Eric Cantona (9 months)
Eric Cantona’s kung-fu kick remains one of the most shocking moments of madness in the history of English football.
Man United’s insatiable attacking talent had a propensity to induced audible gasps and drop jaws amongst the onlooking crowd with his dazzling repertoire of attacking attributes.
Back in 1995, though, he took centre stage for assaulting a Crystal Palace fan by jumping over the advertising board and plunging his boot into the supporters’ ribcage.
He avoided a jail sentence by the skin of his teeth but was ordered to do 120 hours of community service and banned from football for nine months.
Mark Bosnich (9 months)
Is there something in the air in west London?
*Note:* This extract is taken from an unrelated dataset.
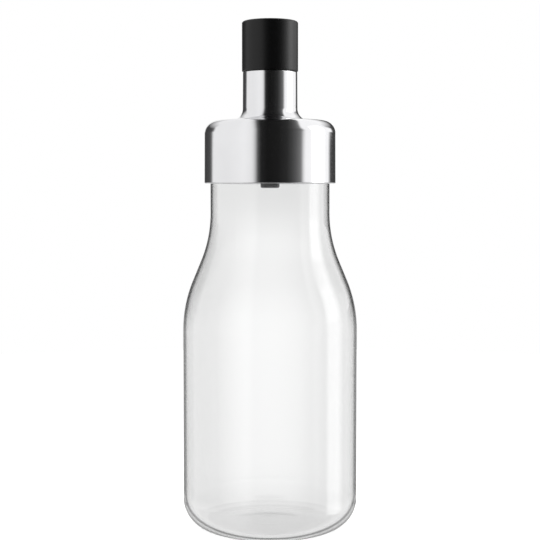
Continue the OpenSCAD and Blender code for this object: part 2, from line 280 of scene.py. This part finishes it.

Mark Bosnich is another former Chelsea player who was banned after testing positive for cocaine and the player admitted to having a $5,000 per week habit.
The goalkeeper failed a drug test in September 2002 and was banned for nine months.
Diego Maradona (15 months)
The late Diego Maradona was a brilliant, tortured genius who found his way into trouble on more than one occasion during his career.
Maradona tested positive for the stimulant ephedrine at the 1994 World Cup and was banned from football for a whopping 15 months – a punishment that put an end to his Argentina career.
Peter Swan, Tony Kay, David Layne (Lifetime bans – reduced to seven years)
Sheffield Wednesday trio Peter Swan, Tony Kay and David Layne were involved in one of the most dramatic footballing scandals in the sixties.
The trio bet on their own team to lose in a clash with Ipswich Town in December 1962, and the Owls did indeed fall to a 2-0 defeat.
In 1964 a wider match-fixing problem was uncovered which led to imprisonment and lengthy bans from the game.
Swan, Kay and Layne were initially sentenced to lifetime bans but later were allowed to return after a seven-year hiatus.